Família será ouvida como testemunha de acusação
A denúncia apresentada pelo MPMG inclui Fuad, sua esposa e seus filhos como testemunhas de acusação. A expectativa é que os familiares relatem os danos emocionais sofridos pelo ex-prefeito durante a campanha, especialmente em função da distorção de sua obra literária para fins eleitorais.
O atual prefeito de Belo Horizonte, Álvaro Damião, também comentou os ataques, em entrevista recente. “Ele ficou muito sentido. Se alguém quer saber se aquilo abalou o Fuad, abalou. Abalou ele e a família dele aquela história que inventaram aos 44 do segundo tempo para tentar ganhar a disputa que já estava perdida para eles”, afirmou.

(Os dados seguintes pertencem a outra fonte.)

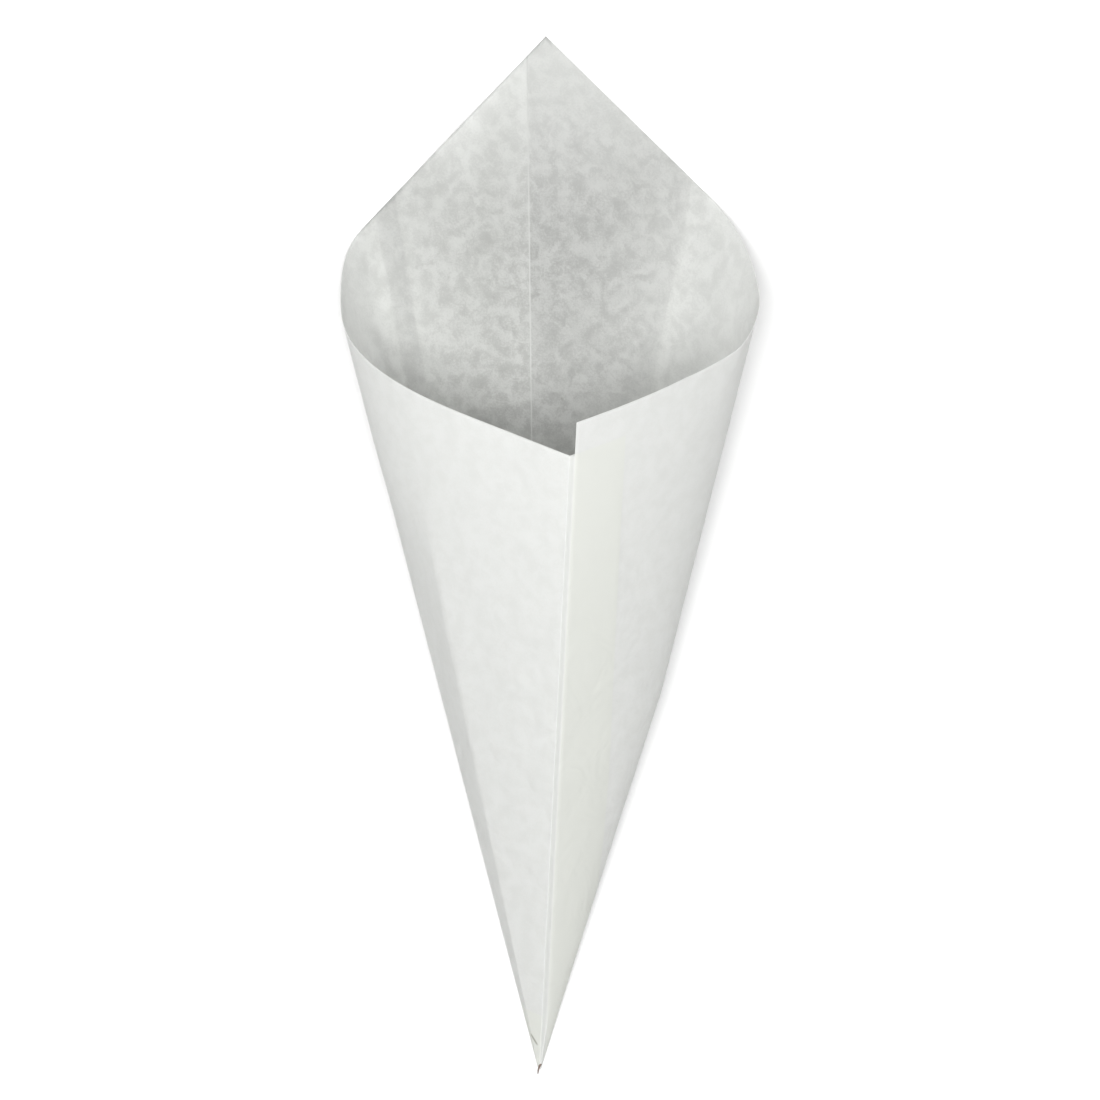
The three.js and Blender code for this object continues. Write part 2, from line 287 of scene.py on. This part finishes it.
def face_points(lift):
    normals = normal_at(GRID)
    shift = lift + lifts(GRID, REACH)
    points = ray_at(GRID) * REACH[..., None] + normals * shift[..., None]
    crease = ray_at(GRID[0]) * REACH[0][:, None] + MITRE * lift[0][:, None]
    points[0] = crease
    points[CREASE_COLUMN] = crease
    return points


OUTER_FACE = PAPER * (1 - smooth(GRID, CORNER, HEEL))
OUTER_FACE[0] = 0
OUTER_FACE[CREASE_COLUMN] = 0
FACES = {
    "outer": face_points(OUTER_FACE),
    "inner": face_points(OUTER_FACE - PAPER),
    "flap_outer": face_points(np.zeros_like(GRID)),
    "flap_inner": face_points(np.full_like(GRID, -PAPER)),
}
print("peak at", FACES["outer"][PEAK_COLUMN, RIM_ROW].round(1), "mm from the tip")

# %% [markdown]
# The mesh is built by hand from the grid: each face of the sheet is a run of quads, and thin edge strips
# close it at the rim, along the outer panel's cut edge and along the flap's edge. Three materials follow
# the real sheet: its glazed outside, its rougher inside, and the cut edges, which catch the light.
# The flat blank is kept as a UV layer in millimetres, so that the paper's clouds lie in the sheet.

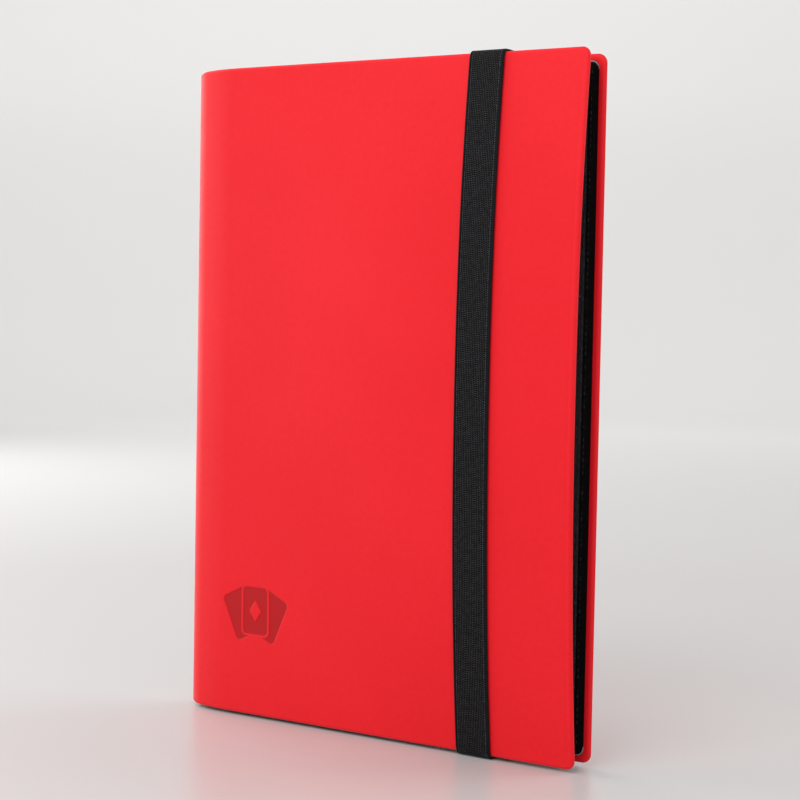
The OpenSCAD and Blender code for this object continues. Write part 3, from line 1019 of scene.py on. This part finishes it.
world = bpy.data.worlds.new("studio")
bpy.context.scene.world = world
world.use_nodes = True
background = world.node_tree.nodes["Background"]
background.inputs["Color"].default_value = (1.0, 0.995, 0.99, 1.0)
background.inputs["Strength"].default_value = 0.58


def area_light(name, place, target, width, height, power):
    data = bpy.data.lights.new(name, "AREA")
    data.shape = "RECTANGLE"
    data.size = width
    data.size_y = height
    data.energy = power
    obj = bpy.data.objects.new(name, data)
    obj.location = place
    obj.visible_camera = False
    direction = Vector(target) - Vector(place)
    obj.rotation_euler = direction.to_track_quat("-Z", "Y").to_euler()
    bpy.context.scene.collection.objects.link(obj)


area_light("key", (0.1, -1.3, 1.3), (0, 0, 0.22), 1.2, 1.2, 15.2)
area_light("right", (1.3, -0.9, 0.6), (0.05, 0, 0.18), 1.0, 1.0, 2.5)
area_light("left", (-1.4, 0.0, 0.7), (0, 0, 0.2), 1.7, 1.3, 20)
area_light("back", (0.9, 1.0, 1.0), (0, 0, 0.16), 1.0, 1.0, 6)
area_light("backdrop", (-1.2, 1.5, 1.5), (-2.1, 2.9, 0.5), 1.6, 0.9, 9)


def aimed_camera(place, yaw, pitch, roll, lens):
    """A camera that looks along +Y, then turned left by yaw, down by pitch and over by roll, in degrees."""
    yaw, pitch, roll = math.radians(yaw), math.radians(pitch), math.radians(roll)
    forward = Vector((-math.sin(yaw) * math.cos(pitch), math.cos(yaw) * math.cos(pitch), -math.sin(pitch)))
    right = Vector((math.cos(yaw), math.sin(yaw), 0.0))
    up = right.cross(forward)
    tilted_right = right * math.cos(roll) + up * math.sin(roll)
    tilted_up = up * math.cos(roll) - right * math.sin(roll)
    data = bpy.data.cameras.new("camera")
    data.sensor_width = 36.0
    data.lens = lens
    data.clip_start = 0.05
    obj = bpy.data.objects.new("camera", data)
    turned = Matrix((tilted_right, tilted_up, -forward)).transposed().to_4x4()
    obj.matrix_world = Matrix.Translation(place) @ turned
    bpy.context.scene.collection.objects.link(obj)
    return obj


bpy.context.scene.camera = aimed_camera((0.5767, -0.7743, 0.2167), 36.15, 3.13, 1.05, 90.0)
bpy.context.scene.view_settings.view_transform = "Standard"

Réus evitam comentar o processo
Até o momento da última atualização desta reportagem, os deputados Nikolas Ferreira, Bruno Engler e Delegada Sheila não haviam se manifestado sobre a ação. A equipe da coronel Cláudia Romualdo informou que ela está tranquila quanto à sua conduta e que se pronunciará apenas no âmbito judicial.
Nikolas e Engler integram a linha de frente do bolsonarismo em Minas Gerais. Nikolas, inclusive, é cotado como possível candidato ao governo estadual em 2026 e é tido como favorito para manter sua vaga na Câmara dos Deputados, tendo sido o mais votado do país em 2022.